THE REQUEST — Write out the lines from the top of the material through the line with "1000, to: 1645", exactly and with nothing added.
>> Start DATASET SECTION
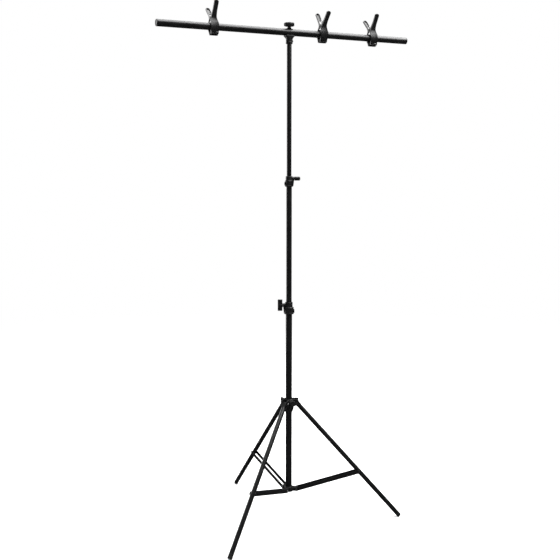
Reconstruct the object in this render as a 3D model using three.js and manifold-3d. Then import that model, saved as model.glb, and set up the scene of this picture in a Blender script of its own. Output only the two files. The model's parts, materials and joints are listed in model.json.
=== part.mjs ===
// T-shaped backdrop stand: a folding tripod, a three-section telescoping column and a
// crossbar that carries three spring clamps. Millimetres, +Z up, X along the crossbar.
import * as THREE from 'three';
import { mergeVertices } from 'three/addons/utils/BufferGeometryUtils.js';
import Module from 'manifold-3d';

const wasm = await Module();
wasm.setup();

// ---- driving dimensions -------------------------------------------------------------

const GAP = 0.3; // between pieces that rest against each other
const TUBE_WALL = 1;
const BOTTOM_TUBE = { radius: 11, from: 100, to: 751 };
const MIDDLE_TUBE = { radius: 9.5, from: 540, to: 1180 };
const TOP_TUBE = { radius: 8, from: 1000, to: 1645 };

const LOWER_COLLAR = {
  azimuth: 154, bottom: 728, shoulder: 751, top: 769, body: 16.5, neck: 12.8, screwZ: 758, ear: 2.5, wing: 16,
};
const UPPER_COLLAR = {
  azimuth: -26, bottom: 1162, shoulder: 1182, top: 1197, body: 13.8, neck: 11.6, screwZ: 1189, ear: 1.8, wing: 18,
};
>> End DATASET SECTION
TASK RESPONSE —
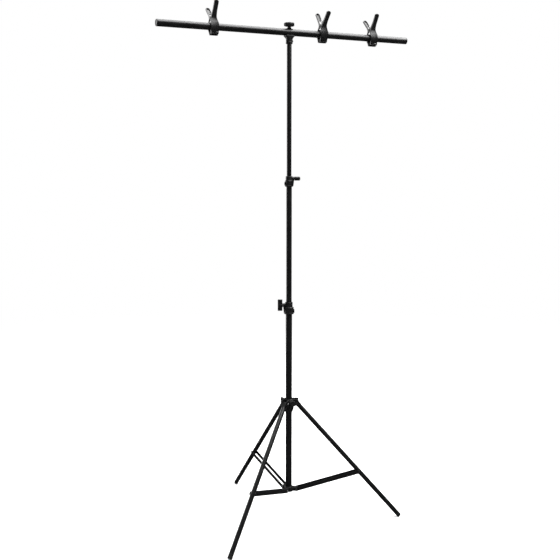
Reconstruct the object in this render as a 3D model using three.js and manifold-3d. Then import that model, saved as model.glb, and set up the scene of this picture in a Blender script of its own. Output only the two files. The model's parts, materials and joints are listed in model.json.
=== part.mjs ===
// T-shaped backdrop stand: a folding tripod, a three-section telescoping column and a
// crossbar that carries three spring clamps. Millimetres, +Z up, X along the crossbar.
import * as THREE from 'three';
import { mergeVertices } from 'three/addons/utils/BufferGeometryUtils.js';
import Module from 'manifold-3d';

const wasm = await Module();
wasm.setup();

// ---- driving dimensions -------------------------------------------------------------

const GAP = 0.3; // between pieces that rest against each other
const TUBE_WALL = 1;
const BOTTOM_TUBE = { radius: 11, from: 100, to: 751 };
const MIDDLE_TUBE = { radius: 9.5, from: 540, to: 1180 };
const TOP_TUBE = { radius: 8, from: 1000, to: 1645 };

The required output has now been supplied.